Nava Kaal
- Type: Daily
- Format: Broadsheet
- Publisher: Nilkanth Khadilkar
- Founded: 1923
- Political alignment: Pro-Congress
- Language: Marathi
- City: Mumbai
- Country: India
- Website: www.navakal.org
- Free online archives: enavakal.com

= Nava Kaal =

Indian newspaper

Navakal (Devnagari नवा काळ) is a Marathi daily newspaper. It is based in Mumbai, the capital of the Indian state of Maharashtra. Its owner editor is Nilkanth Khadilkar. Robin Jeffery has called Khadilkar one of the most remarkable and self-reliant owners of small newspapers. In the context of pre-independence Mumbai, it has been described as a Congress paper, contemporarily it has been considered to be aligned with the Shiv Sena. In 1999 Nava Kaal had a circulation share of 8% and a readership share of 27% for all of Maharashtra, in the 1950s Nava Kaals circulation under Nilkanth Khadilkar's father had fallen to 800 and the paper was nearly closed.

==History==
In 1921, after Tilak's death, Lokmanya was founded by his admirers.
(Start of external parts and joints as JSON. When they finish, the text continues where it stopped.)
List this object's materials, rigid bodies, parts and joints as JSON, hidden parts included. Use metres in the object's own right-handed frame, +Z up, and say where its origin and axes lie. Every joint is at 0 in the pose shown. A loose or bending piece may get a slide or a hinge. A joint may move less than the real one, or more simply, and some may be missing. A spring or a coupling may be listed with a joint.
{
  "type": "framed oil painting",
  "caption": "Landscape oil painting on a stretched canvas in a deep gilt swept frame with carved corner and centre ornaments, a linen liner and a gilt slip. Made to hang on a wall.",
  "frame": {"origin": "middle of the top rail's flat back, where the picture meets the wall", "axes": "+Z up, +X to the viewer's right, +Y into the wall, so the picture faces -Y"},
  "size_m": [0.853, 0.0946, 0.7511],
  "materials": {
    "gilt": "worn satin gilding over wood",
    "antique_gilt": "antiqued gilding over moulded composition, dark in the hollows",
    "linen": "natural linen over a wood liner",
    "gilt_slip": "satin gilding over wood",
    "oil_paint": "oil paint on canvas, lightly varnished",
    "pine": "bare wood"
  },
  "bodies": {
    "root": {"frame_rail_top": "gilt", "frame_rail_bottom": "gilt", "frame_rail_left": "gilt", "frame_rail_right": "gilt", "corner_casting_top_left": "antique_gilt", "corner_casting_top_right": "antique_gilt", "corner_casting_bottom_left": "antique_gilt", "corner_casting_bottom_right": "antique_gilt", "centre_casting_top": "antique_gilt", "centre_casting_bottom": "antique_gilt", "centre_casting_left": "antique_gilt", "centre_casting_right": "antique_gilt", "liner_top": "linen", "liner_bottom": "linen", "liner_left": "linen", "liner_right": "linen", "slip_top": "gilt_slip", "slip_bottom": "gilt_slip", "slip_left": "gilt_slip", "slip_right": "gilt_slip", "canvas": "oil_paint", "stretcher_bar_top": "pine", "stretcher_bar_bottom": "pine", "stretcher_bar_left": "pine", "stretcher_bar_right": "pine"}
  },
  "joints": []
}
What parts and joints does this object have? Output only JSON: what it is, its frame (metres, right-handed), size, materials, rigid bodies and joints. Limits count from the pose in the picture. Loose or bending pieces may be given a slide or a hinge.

Krushnaji Prabhakar Khadilkar assumed its editorship. In 1923 he resigned because of his support of Gandhi's position in division of nationalist political opinion, under opposition from the promoters who rejected it. In March 1923 Khadilkar started his own newspaper Navakal, which "supported Gandhi's programme" and its editorials "preached Gandhi's philosophy.